# WHAT IS EXPECTED
Give the listing again in full, exactly as written.
--- Start of COLLECTED DATA ---
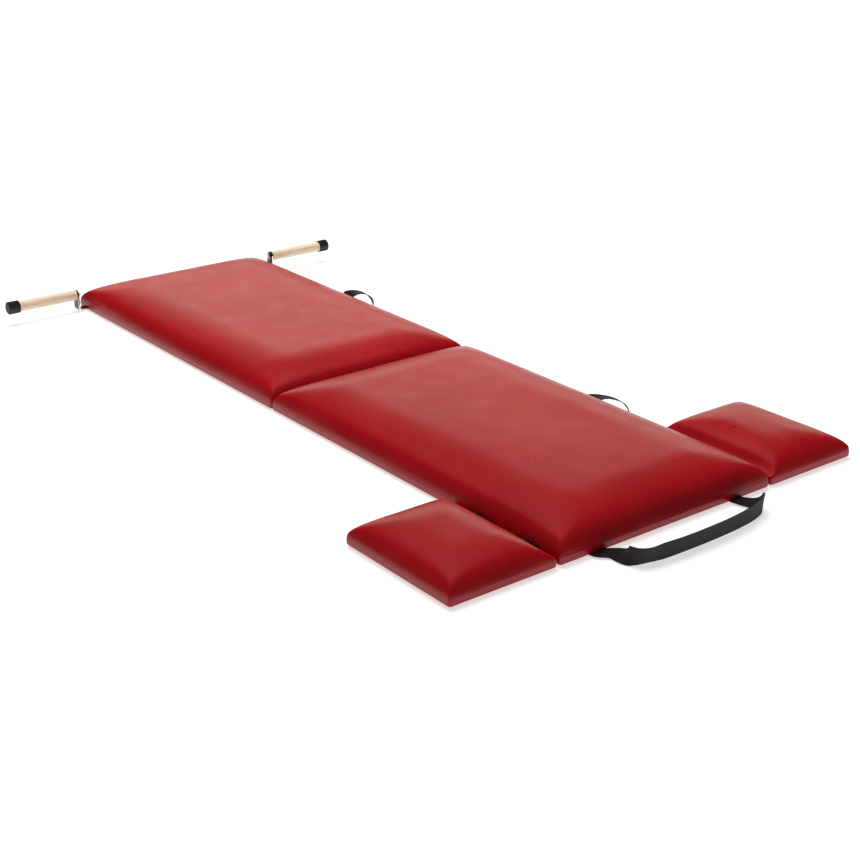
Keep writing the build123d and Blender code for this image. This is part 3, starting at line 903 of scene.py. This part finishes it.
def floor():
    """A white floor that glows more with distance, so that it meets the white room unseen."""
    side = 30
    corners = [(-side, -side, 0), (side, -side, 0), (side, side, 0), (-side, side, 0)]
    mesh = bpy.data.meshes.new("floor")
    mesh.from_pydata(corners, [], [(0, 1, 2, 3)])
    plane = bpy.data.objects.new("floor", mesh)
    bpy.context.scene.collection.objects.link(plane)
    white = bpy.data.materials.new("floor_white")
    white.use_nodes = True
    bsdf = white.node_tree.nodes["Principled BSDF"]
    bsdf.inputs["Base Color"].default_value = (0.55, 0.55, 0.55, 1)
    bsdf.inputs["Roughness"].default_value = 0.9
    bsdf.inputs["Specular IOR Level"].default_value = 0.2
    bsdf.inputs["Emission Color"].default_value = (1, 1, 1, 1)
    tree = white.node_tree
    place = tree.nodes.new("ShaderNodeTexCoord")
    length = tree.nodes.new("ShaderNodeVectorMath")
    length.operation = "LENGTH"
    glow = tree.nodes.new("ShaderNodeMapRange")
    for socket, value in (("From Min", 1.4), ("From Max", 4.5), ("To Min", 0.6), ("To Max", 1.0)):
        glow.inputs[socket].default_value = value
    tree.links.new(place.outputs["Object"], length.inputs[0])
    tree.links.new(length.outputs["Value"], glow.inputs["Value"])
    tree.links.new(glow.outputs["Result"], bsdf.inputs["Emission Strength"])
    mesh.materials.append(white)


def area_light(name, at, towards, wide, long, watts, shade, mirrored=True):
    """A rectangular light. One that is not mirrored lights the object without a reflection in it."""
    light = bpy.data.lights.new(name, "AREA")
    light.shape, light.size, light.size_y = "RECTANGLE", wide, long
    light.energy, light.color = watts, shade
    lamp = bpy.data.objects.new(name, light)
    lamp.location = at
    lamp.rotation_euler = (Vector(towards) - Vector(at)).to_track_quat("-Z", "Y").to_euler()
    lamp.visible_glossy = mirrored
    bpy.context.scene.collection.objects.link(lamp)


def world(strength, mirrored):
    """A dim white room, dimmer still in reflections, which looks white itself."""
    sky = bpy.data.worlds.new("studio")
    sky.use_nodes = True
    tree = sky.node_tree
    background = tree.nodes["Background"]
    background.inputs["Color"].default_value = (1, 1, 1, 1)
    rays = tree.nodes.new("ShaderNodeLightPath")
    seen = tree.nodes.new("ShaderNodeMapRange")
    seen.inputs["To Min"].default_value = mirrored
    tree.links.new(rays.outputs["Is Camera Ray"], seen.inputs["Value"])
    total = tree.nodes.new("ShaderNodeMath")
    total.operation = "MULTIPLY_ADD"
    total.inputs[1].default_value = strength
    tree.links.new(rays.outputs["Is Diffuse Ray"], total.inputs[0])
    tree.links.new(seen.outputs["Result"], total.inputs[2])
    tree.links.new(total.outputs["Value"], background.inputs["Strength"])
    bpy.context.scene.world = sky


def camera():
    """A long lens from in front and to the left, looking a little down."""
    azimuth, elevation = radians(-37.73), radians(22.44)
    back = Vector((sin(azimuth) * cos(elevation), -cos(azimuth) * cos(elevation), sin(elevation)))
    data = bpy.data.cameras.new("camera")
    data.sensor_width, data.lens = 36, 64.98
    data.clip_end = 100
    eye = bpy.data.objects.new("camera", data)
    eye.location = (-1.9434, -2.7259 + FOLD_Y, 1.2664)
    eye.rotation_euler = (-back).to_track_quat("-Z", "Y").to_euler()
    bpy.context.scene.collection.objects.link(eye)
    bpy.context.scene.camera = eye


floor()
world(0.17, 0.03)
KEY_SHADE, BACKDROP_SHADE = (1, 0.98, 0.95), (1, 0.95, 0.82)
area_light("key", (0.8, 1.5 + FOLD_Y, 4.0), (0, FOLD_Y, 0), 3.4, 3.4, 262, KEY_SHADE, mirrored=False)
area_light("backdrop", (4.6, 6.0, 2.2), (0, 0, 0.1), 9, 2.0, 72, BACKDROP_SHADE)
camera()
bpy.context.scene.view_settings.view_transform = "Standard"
--- End of COLLECTED DATA ---
# FINAL RESULT
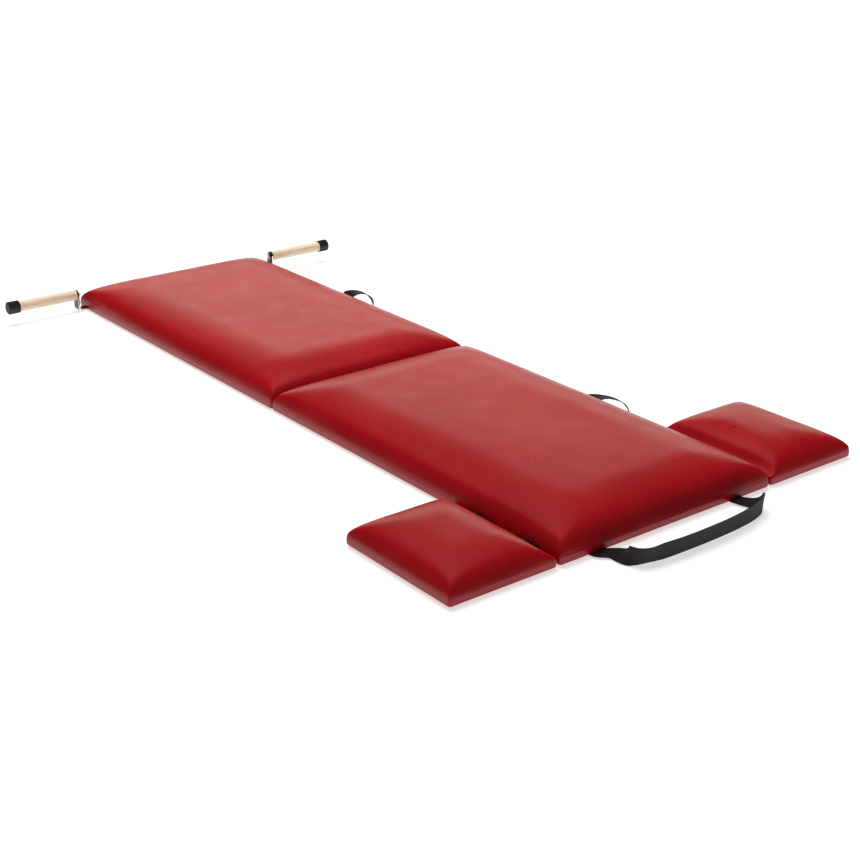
Keep writing the build123d and Blender code for this image. This is part 3, starting at line 903 of scene.py. This part finishes it.
def floor():
    """A white floor that glows more with distance, so that it meets the white room unseen."""
    side = 30
    corners = [(-side, -side, 0), (side, -side, 0), (side, side, 0), (-side, side, 0)]
    mesh = bpy.data.meshes.new("floor")
    mesh.from_pydata(corners, [], [(0, 1, 2, 3)])
    plane = bpy.data.objects.new("floor", mesh)
    bpy.context.scene.collection.objects.link(plane)
    white = bpy.data.materials.new("floor_white")
    white.use_nodes = True
    bsdf = white.node_tree.nodes["Principled BSDF"]
    bsdf.inputs["Base Color"].default_value = (0.55, 0.55, 0.55, 1)
    bsdf.inputs["Roughness"].default_value = 0.9
    bsdf.inputs["Specular IOR Level"].default_value = 0.2
    bsdf.inputs["Emission Color"].default_value = (1, 1, 1, 1)
    tree = white.node_tree
    place = tree.nodes.new("ShaderNodeTexCoord")
    length = tree.nodes.new("ShaderNodeVectorMath")
    length.operation = "LENGTH"
    glow = tree.nodes.new("ShaderNodeMapRange")
    for socket, value in (("From Min", 1.4), ("From Max", 4.5), ("To Min", 0.6), ("To Max", 1.0)):
        glow.inputs[socket].default_value = value
    tree.links.new(place.outputs["Object"], length.inputs[0])
    tree.links.new(length.outputs["Value"], glow.inputs["Value"])
    tree.links.new(glow.outputs["Result"], bsdf.inputs["Emission Strength"])
    mesh.materials.append(white)


def area_light(name, at, towards, wide, long, watts, shade, mirrored=True):
    """A rectangular light. One that is not mirrored lights the object without a reflection in it."""
    light = bpy.data.lights.new(name, "AREA")
    light.shape, light.size, light.size_y = "RECTANGLE", wide, long
    light.energy, light.color = watts, shade
    lamp = bpy.data.objects.new(name, light)
    lamp.location = at
    lamp.rotation_euler = (Vector(towards) - Vector(at)).to_track_quat("-Z", "Y").to_euler()
    lamp.visible_glossy = mirrored
    bpy.context.scene.collection.objects.link(lamp)


def world(strength, mirrored):
    """A dim white room, dimmer still in reflections, which looks white itself."""
    sky = bpy.data.worlds.new("studio")
    sky.use_nodes = True
    tree = sky.node_tree
    background = tree.nodes["Background"]
    background.inputs["Color"].default_value = (1, 1, 1, 1)
    rays = tree.nodes.new("ShaderNodeLightPath")
    seen = tree.nodes.new("ShaderNodeMapRange")
    seen.inputs["To Min"].default_value = mirrored
    tree.links.new(rays.outputs["Is Camera Ray"], seen.inputs["Value"])
    total = tree.nodes.new("ShaderNodeMath")
    total.operation = "MULTIPLY_ADD"
    total.inputs[1].default_value = strength
    tree.links.new(rays.outputs["Is Diffuse Ray"], total.inputs[0])
    tree.links.new(seen.outputs["Result"], total.inputs[2])
    tree.links.new(total.outputs["Value"], background.inputs["Strength"])
    bpy.context.scene.world = sky


def camera():
    """A long lens from in front and to the left, looking a little down."""
    azimuth, elevation = radians(-37.73), radians(22.44)
    back = Vector((sin(azimuth) * cos(elevation), -cos(azimuth) * cos(elevation), sin(elevation)))
    data = bpy.data.cameras.new("camera")
    data.sensor_width, data.lens = 36, 64.98
    data.clip_end = 100
    eye = bpy.data.objects.new("camera", data)
    eye.location = (-1.9434, -2.7259 + FOLD_Y, 1.2664)
    eye.rotation_euler = (-back).to_track_quat("-Z", "Y").to_euler()
    bpy.context.scene.collection.objects.link(eye)
    bpy.context.scene.camera = eye


floor()
world(0.17, 0.03)
KEY_SHADE, BACKDROP_SHADE = (1, 0.98, 0.95), (1, 0.95, 0.82)
area_light("key", (0.8, 1.5 + FOLD_Y, 4.0), (0, FOLD_Y, 0), 3.4, 3.4, 262, KEY_SHADE, mirrored=False)
area_light("backdrop", (4.6, 6.0, 2.2), (0, 0, 0.1), 9, 2.0, 72, BACKDROP_SHADE)
camera()
bpy.context.scene.view_settings.view_transform = "Standard"